== Written problem ==
Return every line below in which "bodies" appears.

--- start of Information shown ---

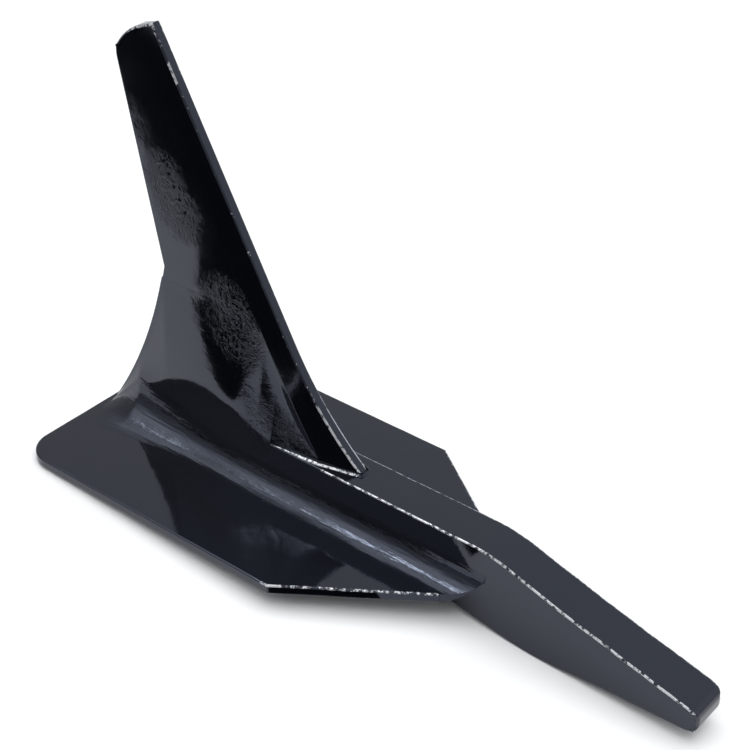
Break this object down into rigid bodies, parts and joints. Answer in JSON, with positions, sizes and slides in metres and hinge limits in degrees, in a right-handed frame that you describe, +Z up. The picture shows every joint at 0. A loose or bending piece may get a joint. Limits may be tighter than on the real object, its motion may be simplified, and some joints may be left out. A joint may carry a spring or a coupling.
{
  "type": "winged tillage point",
  "caption": "Winged ground-engaging tooth: long chisel nose on a keel bar, flat swept wings on both sides and a raked shin blade, for the foot of a ripper or cultivator leg.",
  "frame": {"origin": "centre of the footprint on the floor that the part rests on, with its heel and the wings' rear edges touching the floor", "axes": "+X forward to the tip of the nose, +Y to the part's left, +Z up"},
  "size_m": [0.4934, 0.185, 0.3122],
  "materials": {
    "bar_enamel": "gloss black enamel over forged steel, worn bright along the edges",
    "blade_enamel": "gloss black enamel over steel with a rough cast skin in places",
    "wing_enamel": "gloss black enamel over smooth plate, chipped at the corners",
    "blend_enamel": "gloss black enamel over smooth blended root with slight runs"
  },
  "bodies": {
    "root": {"point_bar": "bar_enamel", "shin_blade": "blade_enamel", "right_wing": "wing_enamel", "left_wing": "wing_enamel", "right_cheek": "blend_enamel", "left_cheek": "blend_enamel", "right_toe_gusset": "blend_enamel", "left_toe_gusset": "blend_enamel", "right_root_fillet": "blend_enamel", "left_root_fillet": "blend_enamel", "casting_tally": "blade_enamel"}
  },
  "joints": []
}
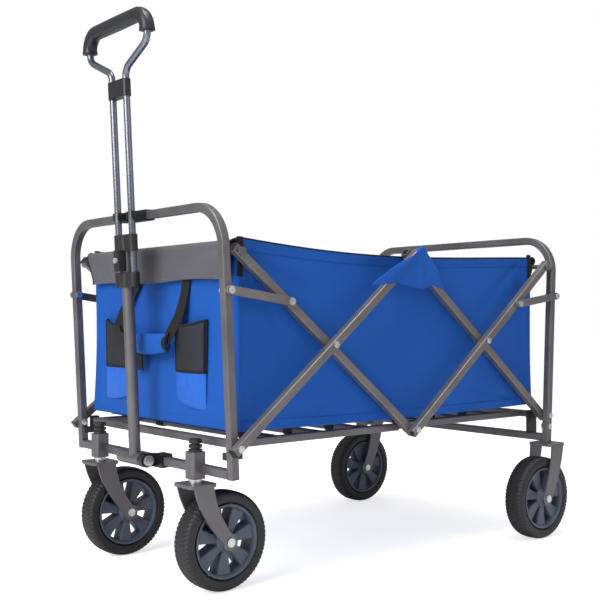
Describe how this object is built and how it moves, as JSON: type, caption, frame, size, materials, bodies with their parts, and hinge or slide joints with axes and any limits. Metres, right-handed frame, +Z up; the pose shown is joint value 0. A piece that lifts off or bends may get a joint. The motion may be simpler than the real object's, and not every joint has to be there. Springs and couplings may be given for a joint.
{
  "type": "folding utility wagon",
  "caption": "Folding fabric wagon with scissor side frames, swivel front wheels, a slatted folding floor and a telescoping pull handle.",
  "frame": {"origin": "on the ground, midway between the two end frames, on the wagon's centre plane", "axes": "+Z up, -Y towards the pull handle, +X across the wagon"},
  "size_m": [0.636, 0.9926, 1.0459],
  "materials": {
    "frame_metal": "satin",
    "bar_metal": "satin",
    "steel": "satin",
    "black_plastic": "matte",
    "button_plastic": "satin",
    "blue_fabric": "woven",
    "grey_fabric": "woven",
    "webbing": "woven",
    "board": "woven",
    "tyre_rubber": "matte",
    "rim_plastic": "satin",
    "handle_metal": "satin"
  },
  "bodies": {
    "front_frame": {"front_frame_tube": "frame_metal", "front_crossbar": "frame_metal", "caster_housings": "frame_metal", "rest_caps": "black_plastic", "handle_bracket": "black_plastic", "handle_clip": "black_plastic", "front_pivot_bolts": "steel", "front_floor_hinges": "black_plastic"},
    "outer_front_bars": {"outer_bars_front": "bar_metal", "outer_bar_bolts": "steel", "outer_bar_caps": "black_plastic"},
    "inner_front_bars": {"inner_bars_front": "bar_metal", "inner_bar_caps": "black_plastic"},
    "inner_rear_bars": {"inner_bars_rear": "bar_metal", "inner_bar_bolts": "steel"},
    "outer_rear_bars": {"outer_bars_rear": "bar_metal", "bottom_bolts": "steel"},
    "rear_frame": {"rear_frame_tube": "frame_metal", "rear_crossbar": "frame_metal", "rear_forks": "frame_metal", "rear_bolts": "steel", "rear_floor_hinges": "black_plastic"},
    "front_link_pair": {"front_links": "bar_metal", "front_link_rivets": "steel"},
    "rear_link_pair": {"rear_links": "bar_metal", "rear_link_rivets": "steel"},
    "front_panel_set": {"front_rod": "frame_metal", "front_panel": "blue_fabric", "front_flap": "grey_fabric", "cup_pockets": "blue_fabric", "carry_handle": "webbing", "side_panels": "blue_fabric", "centre_flaps": "blue_fabric"},
    "rear_panel_set": {"rear_rod": "frame_metal", "rear_panel": "blue_fabric", "rear_flap": "grey_fabric"},
    "front_floor": {"front_floor_frame": "frame_metal", "front_floor_board": "board", "front_floor_ties": "webbing"},
    "rear_floor": {"rear_floor_frame": "frame_metal", "rear_floor_board": "board", "rear_floor_ties": "webbing"},
    "caster_left": {"caster_fork_left": "frame_metal", "caster_axle_left": "steel"},
    "caster_right": {"caster_fork_right": "frame_metal", "caster_axle_right": "steel"},
    "wheel_front_left": {"tyre_front_left": "tyre_rubber", "rim_front_left": "rim_plastic"},
    "wheel_front_right": {"tyre_front_right": "tyre_rubber", "rim_front_right": "rim_plastic"},
    "wheel_rear_left": {"tyre_rear_left": "tyre_rubber", "rim_rear_left": "rim_plastic"},
    "wheel_rear_right": {"tyre_rear_right": "tyre_rubber", "rim_rear_right": "rim_plastic"},
    "lower_handle": {"handle_pole": "frame_metal", "pole_block": "black_plastic"},
    "upper_handle": {"handle_tubes": "handle_metal", "slide_blocks": "black_plastic", "grip": "black_plastic"},
    "handle_button": {"latch_button": "button_plastic"}
  },
  "joints": [
    {"name": "fold", "type": "hinge", "parent": "front_frame", "child": "outer_front_bars", "pos_m": [0, -0.428, 0.266], "axis": [1, 0, 0], "range_deg": [0, 41.5], "deforming": ["side_panels", "centre_flaps"]},
    {"name": "front_cross_turn", "type": "hinge", "parent": "outer_front_bars", "child": "inner_front_bars", "pos_m": [0, -0.214, 0.43622], "axis": [1, 0, 0], "range_deg": [-84, 0]},
    {"name": "top_centre_turn", "type": "hinge", "parent": "outer_front_bars", "child": "inner_rear_bars", "pos_m": [0, 0, 0.60645], "axis": [1, 0, 0], "range_deg": [-84, 0]},
    {"name": "rear_cross_turn", "type": "hinge", "parent": "inner_rear_bars", "child": "outer_rear_bars", "pos_m": [0, 0.214, 0.43622], "axis": [1, 0, 0], "range_deg": [0, 84]},
    {"name": "rear_frame_turn", "type": "hinge", "parent": "inner_rear_bars", "child": "rear_frame", "pos_m": [0, 0.428, 0.266], "axis": [1, 0, 0], "range_deg": [0, 42.5]},
    {"name": "front_link_turn", "type": "hinge", "parent": "front_frame", "child": "front_link_pair", "pos_m": [0, -0.44194, 0.532], "axis": [1, 0, 0], "range_deg": [0, 81.43]},
    {"name": "rear_link_turn", "type": "hinge", "parent": "rear_frame", "child": "rear_link_pair", "pos_m": [0, 0.44194, 0.532], "axis": [1, 0, 0], "range_deg": [-81.43, 0]},
    {"name": "front_rod_turn", "type": "hinge", "parent": "inner_front_bars", "child": "front_panel_set", "pos_m": [0, -0.417, 0.5977], "axis": [1, 0, 0], "range_deg": [0, 42.5]},
    {"name": "rear_rod_turn", "type": "hinge", "parent": "outer_rear_bars", "child": "rear_panel_set", "pos_m": [0, 0.417, 0.5977], "axis": [1, 0, 0], "range_deg": [-42.5, 0]},
    {"name": "front_floor_turn", "type": "hinge", "parent": "front_frame", "child": "front_floor", "pos_m": [0, -0.408, 0.268], "axis": [1, 0, 0], "range_deg": [0, 80.41]},
    {"name": "rear_floor_turn", "type": "hinge", "parent": "rear_frame", "child": "rear_floor", "pos_m": [0, 0.408, 0.268], "axis": [1, 0, 0], "range_deg": [-80.41, 0]},
    {"name": "caster_left_swivel", "type": "hinge", "parent": "front_frame", "child": "caster_left", "pos_m": [0.172, -0.43859, 0.2], "axis": [0, 0, 1], "continuous": true},
    {"name": "caster_right_swivel", "type": "hinge", "parent": "front_frame", "child": "caster_right", "pos_m": [-0.172, -0.43859, 0.2], "axis": [0, 0, 1], "continuous": true},
    {"name": "wheel_front_left_spin", "type": "hinge", "parent": "caster_left", "child": "wheel_front_left", "pos_m": [0.172, -0.38359, 0.089], "axis": [1, 0, 0], "continuous": true},
    {"name": "wheel_front_right_spin", "type": "hinge", "parent": "caster_right", "child": "wheel_front_right", "pos_m": [-0.172, -0.38359, 0.089], "axis": [1, 0, 0], "continuous": true},
    {"name": "wheel_rear_left_spin", "type": "hinge", "parent": "rear_frame", "child": "wheel_rear_left", "pos_m": [0.284, 0.38827, 0.089], "axis": [1, 0, 0], "continuous": true},
    {"name": "wheel_rear_right_spin", "type": "hinge", "parent": "rear_frame", "child": "wheel_rear_right", "pos_m": [-0.284, 0.38827, 0.089], "axis": [1, 0, 0], "continuous": true},
    {"name": "handle_tilt", "type": "hinge", "parent": "front_frame", "child": "lower_handle", "pos_m": [0, -0.458, 0.222], "axis": [1, 0, 0], "range_deg": [0, 90]},
    {"name": "handle_slide", "type": "slide", "parent": "lower_handle", "child": "upper_handle", "axis": [0, -0.0523, 0.9986], "range_m": [-0.2, 0]},
    {"name": "button_press", "type": "slide", "parent": "lower_handle", "child": "handle_button", "axis": [0, 0.9986, 0.0523], "range_m": [0, 0.003], "stiffness_N_per_m": 400, "springref_m": -0.001}
  ],
  "couplings": [
    {"joint": "front_cross_turn", "follows": "fold", "ratio": -2},
    {"joint": "top_centre_turn", "follows": "fold", "ratio": -2},
    {"joint": "rear_cross_turn", "follows": "fold", "ratio": 2},
    {"joint": "rear_frame_turn", "follows": "fold", "ratio": 1},
    {"joint": "front_link_turn", "follows": "fold", "ratio": 1.938},
    {"joint": "rear_link_turn", "follows": "fold", "ratio": -1.938},
    {"joint": "front_rod_turn", "follows": "fold", "ratio": 1},
    {"joint": "rear_rod_turn", "follows": "fold", "ratio": -1},
    {"joint": "front_floor_turn", "follows": "fold", "ratio": 1.9135},
    {"joint": "rear_floor_turn", "follows": "fold", "ratio": -1.9135}
  ]
}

--- end of Information shown ---

== Exercise response ==
Break this object down into rigid bodies, parts and joints. Answer in JSON, with positions, sizes and slides in metres and hinge limits in degrees, in a right-handed frame that you describe, +Z up. The picture shows every joint at 0. A loose or bending piece may get a joint. Limits may be tighter than on the real object, its motion may be simplified, and some joints may be left out. A joint may carry a spring or a coupling.
  "bodies": {
Describe how this object is built and how it moves, as JSON: type, caption, frame, size, materials, bodies with their parts, and hinge or slide joints with axes and any limits. Metres, right-handed frame, +Z up; the pose shown is joint value 0. A piece that lifts off or bends may get a joint. The motion may be simpler than the real object's, and not every joint has to be there. Springs and couplings may be given for a joint.
  "bodies": {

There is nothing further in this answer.